I am irritated to report that, on visiting the camp, the guide informed us that this month would be the 80th anniversary of the ‘liberation’ of Dachau, celebrated in a big way there.

In the 1930s there was a saying for dissidents, ‘Shut up if you don’t go to Dachau’. Nowadays people in power also incarcerate political dissidents, as evidenced by Joseph Walsh and Chris Gibbons serving a sentence of years and recently, also in England, twelve men were arrested for daring to celebrate Hitler’s birth, as an Englishman let us know today. The hypocrisy is so blatant that the Americans used Dachau for three years to imprison Germans!

This sort of thing, naturally, is not denounced by official guides unlike Himmler, who announced in a newspaper why Dachau had been opened:

In some of the photos in the museum we can see who was imprisoned. For example, a clergyman said in a sermon that it was legitimate to assassinate a tyrant (Hitler). The mayor of Vienna also ended up in Dachau. After all, in real life he behaved as Captain Georg von Trapp behaved in The Sound of Music: an exception, because the Austrian people in general opened their arms to the Führer.

The camp also received commies and political prisoners from all over Europe, especially Poles and Russians, but also French, Germans, Czechs and Republican Spaniards.

I love the German bureaucracy that ordered everything and scrupulously classified the type of prisoner, as long as there was a hierarchy among them. Some crimes against the state or the race were considered much more serious than others.

The blue triangle designated migrants; the black triangle designated consumers of degenerate culture and also those who married Jews.
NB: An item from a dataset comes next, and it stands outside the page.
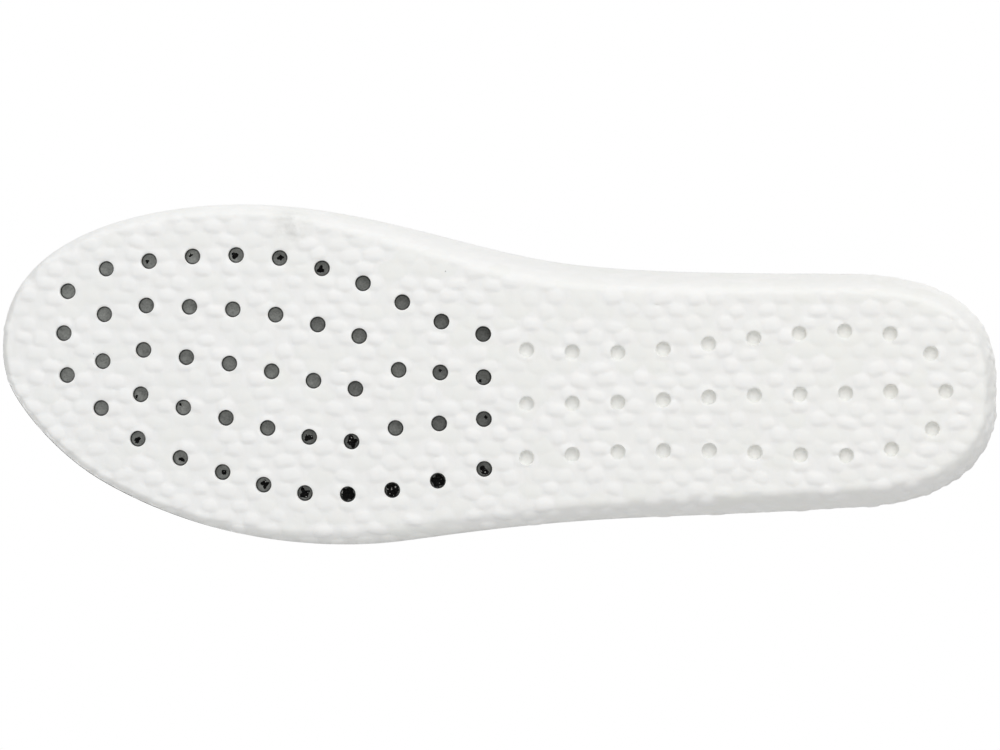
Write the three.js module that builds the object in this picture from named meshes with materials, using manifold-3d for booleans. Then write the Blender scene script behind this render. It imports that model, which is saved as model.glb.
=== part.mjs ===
// Cushioned insole for a right shoe: a moulded bead-foam base, a hot-melt film and a knitted cover.
// Millimetres. +X runs to the toe, +Y to the inner side of the foot, +Z up to the foot.
// The sole lies on z = 0, and the origin is under the middle of the insole's box.

import * as THREE from 'three';
import { mergeVertices } from 'three/addons/utils/BufferGeometryUtils.js';
import Module from 'manifold-3d';

// ---- Overall sizes
const insoleLength = 275;
const insoleWidth = 94;

// ---- Layers, measured square to the foot side
const forefootFoam = 4.6;
const heelFoam = 8.0;
const filmThickness = 0.2;
const coverThickness = 0.9;
const glueLine = 0.08;

// ---- Edge
const cutEdge = 1.8;       // height of the foam's trimmed edge
const rimWidth = 2.4;      // flat top of the rim, before the foot side dips
const coverOverhang = 0.3; // how far the cover's cut edge stands past the foam

// ---- Holes
const perforationBore = 4.4;
const pocketBore = 4.1;
const pocketDepth = 2.4;
const holeSides = 12;

// A row of holes is given by its shares of the way from the inner to the outer hole line.
const evenly = (count) => Array.from({ length: count }, (_, k) => k / (count - 1));
const toeRow = evenly(3);
const forefootRows = [
  evenly(4), evenly(5), evenly(5), evenly(5), evenly(5), evenly(5), evenly(5),
  [0, 0.36, 0.67, 1], [0, 0.32, 0.64, 1], [0, 0.32, 0.63, 1],
];
const pocketRows = Array.from({ length: 10 }, () => evenly(3));
const toeRowBow = 1.0;   // the first row bows to the toe
const heelRowBow = -3.9; // the last row bows to the heel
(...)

These measures couldn’t be implemented in a new ethnnostate because virtually all Westerners would have to be imprisoned, even some white nationalists, as Sebastian Ronin mocked in one of his cartoons!

There were also colours for gypsies and political prisoners, red. Of course, consumers of degenerate culture fared much better in Dachau than, say, opponents of the regime, especially if they were Jews. But what does a consumer of degenerate culture mean? It should be obvious to today’s racialists that the Afro-American art is unfit for the Aryan spirit, as I saw on this museum poster:

The chutzpa of the System never ceases to amaze me. In the conditions at Dachau, and remember that not every prisoner was treated equally but some were relatively well treated, just over forty thousand died according to official figures. Eisenhower murdered 800,000 Germans in real death camps!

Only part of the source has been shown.